Dataset entries —
* begin *

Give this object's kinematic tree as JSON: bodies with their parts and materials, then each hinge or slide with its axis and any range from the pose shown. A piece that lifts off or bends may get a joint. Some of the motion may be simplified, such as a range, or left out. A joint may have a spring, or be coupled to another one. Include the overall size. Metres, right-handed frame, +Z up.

* end *
* begin *

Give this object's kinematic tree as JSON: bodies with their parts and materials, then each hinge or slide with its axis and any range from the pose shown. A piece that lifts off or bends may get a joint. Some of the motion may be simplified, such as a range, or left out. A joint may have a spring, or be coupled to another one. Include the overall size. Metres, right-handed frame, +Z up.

* end *
* begin *

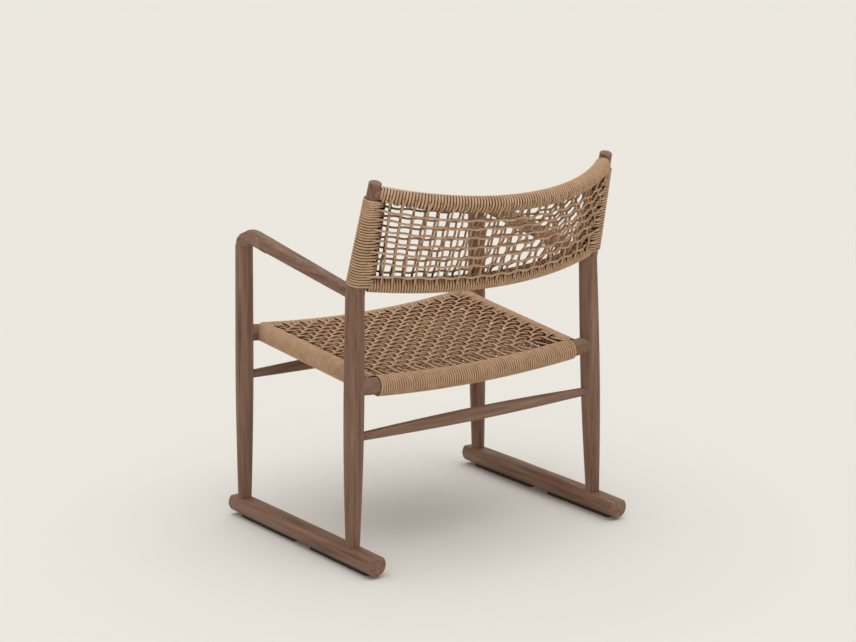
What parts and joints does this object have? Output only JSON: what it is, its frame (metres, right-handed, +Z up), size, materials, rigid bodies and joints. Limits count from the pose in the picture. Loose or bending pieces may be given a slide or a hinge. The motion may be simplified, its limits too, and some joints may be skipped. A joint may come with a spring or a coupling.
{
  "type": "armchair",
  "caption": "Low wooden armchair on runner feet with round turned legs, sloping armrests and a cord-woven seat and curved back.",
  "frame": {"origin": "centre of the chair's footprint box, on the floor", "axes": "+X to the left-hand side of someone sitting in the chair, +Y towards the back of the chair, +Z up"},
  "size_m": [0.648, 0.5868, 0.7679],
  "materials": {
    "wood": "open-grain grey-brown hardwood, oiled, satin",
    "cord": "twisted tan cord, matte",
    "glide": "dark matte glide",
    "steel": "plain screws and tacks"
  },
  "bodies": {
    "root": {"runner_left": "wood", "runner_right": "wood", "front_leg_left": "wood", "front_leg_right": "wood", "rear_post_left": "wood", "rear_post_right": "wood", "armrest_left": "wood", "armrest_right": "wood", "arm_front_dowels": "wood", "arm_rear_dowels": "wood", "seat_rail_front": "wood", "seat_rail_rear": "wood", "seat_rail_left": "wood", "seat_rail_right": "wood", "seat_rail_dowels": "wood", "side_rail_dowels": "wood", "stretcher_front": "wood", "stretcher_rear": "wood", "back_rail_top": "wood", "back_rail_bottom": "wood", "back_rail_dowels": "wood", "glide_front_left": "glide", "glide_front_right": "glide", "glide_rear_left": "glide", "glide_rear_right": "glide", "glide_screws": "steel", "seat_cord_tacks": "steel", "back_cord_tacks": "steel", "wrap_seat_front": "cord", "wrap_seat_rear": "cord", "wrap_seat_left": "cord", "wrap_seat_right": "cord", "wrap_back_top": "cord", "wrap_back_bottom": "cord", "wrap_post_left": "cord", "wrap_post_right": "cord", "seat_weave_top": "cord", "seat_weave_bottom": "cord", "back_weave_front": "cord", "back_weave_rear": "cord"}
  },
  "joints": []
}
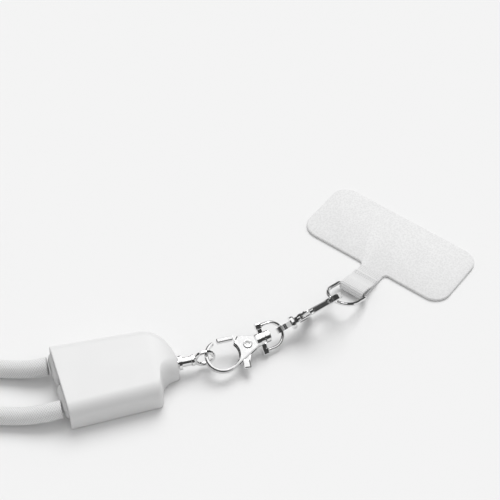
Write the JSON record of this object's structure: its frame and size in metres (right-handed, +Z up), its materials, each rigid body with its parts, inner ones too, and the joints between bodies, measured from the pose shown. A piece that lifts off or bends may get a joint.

* end *

Description of the task —
Extract every line of the records above that contains the word "joints".

Solution to the exercise —
What parts and joints does this object have? Output only JSON: what it is, its frame (metres, right-handed, +Z up), size, materials, rigid bodies and joints. Limits count from the pose in the picture. Loose or bending pieces may be given a slide or a hinge. The motion may be simplified, its limits too, and some joints may be skipped. A joint may come with a spring or a coupling.
  "joints": []
Write the JSON record of this object's structure: its frame and size in metres (right-handed, +Z up), its materials, each rigid body with its parts, inner ones too, and the joints between bodies, measured from the pose shown. A piece that lifts off or bends may get a joint.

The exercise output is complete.